START

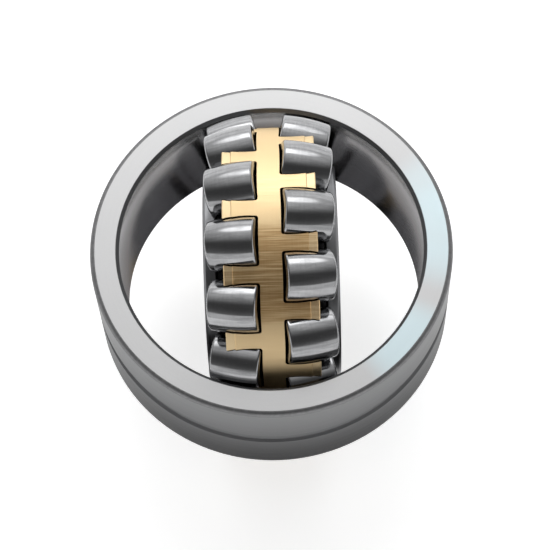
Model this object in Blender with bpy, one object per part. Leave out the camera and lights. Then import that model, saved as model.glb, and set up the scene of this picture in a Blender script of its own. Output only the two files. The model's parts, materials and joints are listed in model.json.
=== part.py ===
"""Double-row spherical roller bearing with its inner assembly swivelled open.

The outer ring lies flat with its axis along +Z.  The inner ring, guide ring, cage
and both rows of barrel rollers share one axis, which is swivelled a quarter turn
and lies along +X.  The origin is the centre of the spherical raceway, where the
two axes cross.  All lengths are metres.
"""
import math

import bmesh
import bpy
from mathutils import Matrix

# Boundary dimensions of the bearing.
OUTER_DIAMETER = 0.090
BORE_DIAMETER = 0.040
WIDTH = 0.033

# Rollers.
ROLLERS_PER_ROW = 14
ROLLER_DIAMETER = 0.0132
ROLLER_LENGTH = 0.0122
ROLLER_PROFILE_RADIUS = 0.0395
ROLLER_CHAMFER = 0.0004
CONTACT_ANGLE = math.radians(14.45)
FIRST_ROLLER_ANGLE = math.radians(0.47)
ROW_STAGGER = math.radians(11.66)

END

### Task details
Copy every line verbatim.

### Expected answer
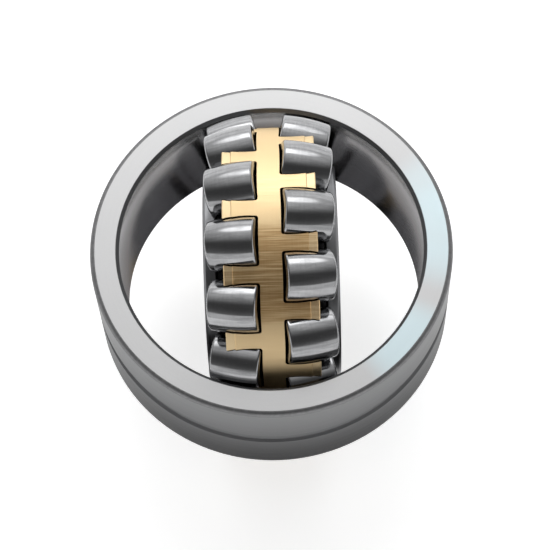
Model this object in Blender with bpy, one object per part. Leave out the camera and lights. Then import that model, saved as model.glb, and set up the scene of this picture in a Blender script of its own. Output only the two files. The model's parts, materials and joints are listed in model.json.
=== part.py ===
"""Double-row spherical roller bearing with its inner assembly swivelled open.

The outer ring lies flat with its axis along +Z.  The inner ring, guide ring, cage
and both rows of barrel rollers share one axis, which is swivelled a quarter turn
and lies along +X.  The origin is the centre of the spherical raceway, where the
two axes cross.  All lengths are metres.
"""
import math

import bmesh
import bpy
from mathutils import Matrix

# Boundary dimensions of the bearing.
OUTER_DIAMETER = 0.090
BORE_DIAMETER = 0.040
WIDTH = 0.033

# Rollers.
ROLLERS_PER_ROW = 14
ROLLER_DIAMETER = 0.0132
ROLLER_LENGTH = 0.0122
ROLLER_PROFILE_RADIUS = 0.0395
ROLLER_CHAMFER = 0.0004
CONTACT_ANGLE = math.radians(14.45)
FIRST_ROLLER_ANGLE = math.radians(0.47)
ROW_STAGGER = math.radians(11.66)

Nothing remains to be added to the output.